Now, while the old-school Resident Evil games re-presented in this package have a tight bullet economy as their bread-and-butter gameplay staple (seriously, miss a shot in those games and you might as well start over), Umbrella Chronicles gives you a pistol with unlimited ammunition as your primary weapon. This might sound good until you realize that the pistol is completely inaccurate. Oh, sure, the reticule's nice and big, but there's a single pixel inside it which is where your bullets actually go, and unfortunately the game doesn't fudge this in the slightest. The problem's only slightly alleviated by the secondary weapons; the shotgun's good at close range (read: zombie six millimeters from your chest), and the submachine gun has a good spread but chews through its ammunition like water in Las Vegas. Of the secondary weapons, the grenade launcher seemed to be the best at doing exactly what I wanted it to do, but it too suffers from woefully inadequate supplies of ammunition. Players also have a knife for slicing off leeches, activated through wild flailing while holding down a button, and hand grenades for blowing up pools of leeches.
It is hard to mess up the control scheme of a gun game. After all, what could be simpler? Point and shoot, right? Well, I hope you're happy, Capcom, because you have managed to do exactly that. The game offers you your choice of control schemes, with the Wiimote alone, Wiimote plus Nunchuck, and Wii Zapper as options. Only the Wiimote alone is really a viable option, however; the rest map silly actions to the shaking of the Nunchuk, which makes reloading on the Zapper a chore at best and impossible at worst. The expected standard of "point off the screen and pull the trigger to reload" is not an option, and it damn well should have been. What's worse, the game occasionally includes reflex events a la Shenmue or Dragon's Lair; a button or action appears on-screen and must be obeyed, or you will lose health or get an instant game over.

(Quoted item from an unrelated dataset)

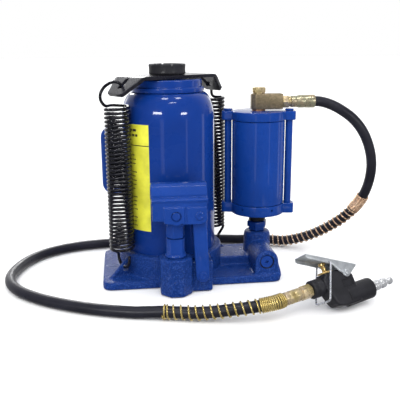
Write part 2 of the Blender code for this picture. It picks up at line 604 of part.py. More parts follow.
link_rise = PLUNGER_PIN_Z - LINK_FOOT_Z
link_length = math.hypot(LINK_TOP_X - LINK_FOOT_X, link_rise)
link_lean = math.degrees(math.atan2(LINK_FOOT_X - LINK_TOP_X, link_rise))
LINK_HALF_WIDTH = 0.0080
for label, near, far in (("front", LINK_INNER, LINK_OUTER), ("rear", -LINK_OUTER, -LINK_INNER)):
    outline = arc((0, 0), LINK_HALF_WIDTH, 180, 360, 8) + arc((0, link_length), LINK_HALF_WIDTH, 0, 180, 8)
    lean = Matrix.Rotation(math.radians(90), 4, "X") @ Matrix.Rotation(math.radians(link_lean), 4, "Z")
    bar = slab(f"pump_link_{label}", outline, near, far, finish=painted(f"link_blue_{label}"),
               location=LINK_FOOT, rotation=lean.to_euler())
    cut(bar, rod(f"foot_eye_{label}", LINK_PIN_R + GAP, -0.02, 0.02, location=LINK_FOOT, rotation=FRONTWARD),
        rod(f"top_eye_{label}", LINK_PIN_R + LINK_CLEARANCE, -0.02, 0.02, location=LINK_TOP, rotation=FRONTWARD))

# ---------------------------------------------------------------- release valve
release = turned("release_valve", [(0, 0.0612), (0.0076, 0.0612), (0.0085, 0.0604), (0.0085, 0.0584),
                                   (0.0066, 0.0584), (0.0066, 0.0330), (0.0020, 0.0280), (0, 0.0280)], 16,
                 finish=painted("release_blue"), location=(MOTOR_X, 0, VALVE_Z), rotation=FRONTWARD)
for turn in (0, 90):
    lean = Matrix.Rotation(math.radians(90), 4, "X") @ Matrix.Rotation(math.radians(turn + 20), 4, "Z")
    cut(release, slab(f"cross_{turn}", rounded_box(-0.0028, 0.0028, -0.0007, 0.0007, 0.0003, 1), 0.0597, 0.0640,
                      location=(MOTOR_X, 0, VALVE_Z), rotation=lean.to_euler()))


# ---------------------------------------------------------------- air motor
def cap_outline():
    """A round cap with one ear each way along local X."""
    meet = math.degrees(math.asin(EAR_HALF_WIDTH / CAP_R))
    corner = 0.0035
    tip, side = EAR_REACH - corner, EAR_TIP_HALF_WIDTH - corner
    outline = arc((0, 0), CAP_R, meet, 180 - meet, 10)
    outline += arc((-tip, side), corner, 90, 180, 2) + arc((-tip, -side), corner, 180, 270, 2)
    outline += arc((0, 0), CAP_R, 180 + meet, 360 - meet, 10)
    outline += arc((tip, -side), corner, 270, 360, 2) + arc((tip, side), corner, 0, 90, 2)
    return outline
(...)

I would feel much better about this game if the difficulty were not cranked up to far beyond an arcade shooter, or if the game were a little more forgiving with regards to accuracy. Still, it wouldn't be a Resident Evil game if there weren't some ridiculously obvious flaws that make the game excessively frustrating to newcomers. For everything that Umbrella Chronicles borrows from the more recent games in the series, it takes a heaping helping from the old in the sarcastic name of "balance". Honestly, there are good ways to do a rail shooter on the Wii; this is a poor start, but at least it, like Umbrella itself, will serve as a shining example of what not to do.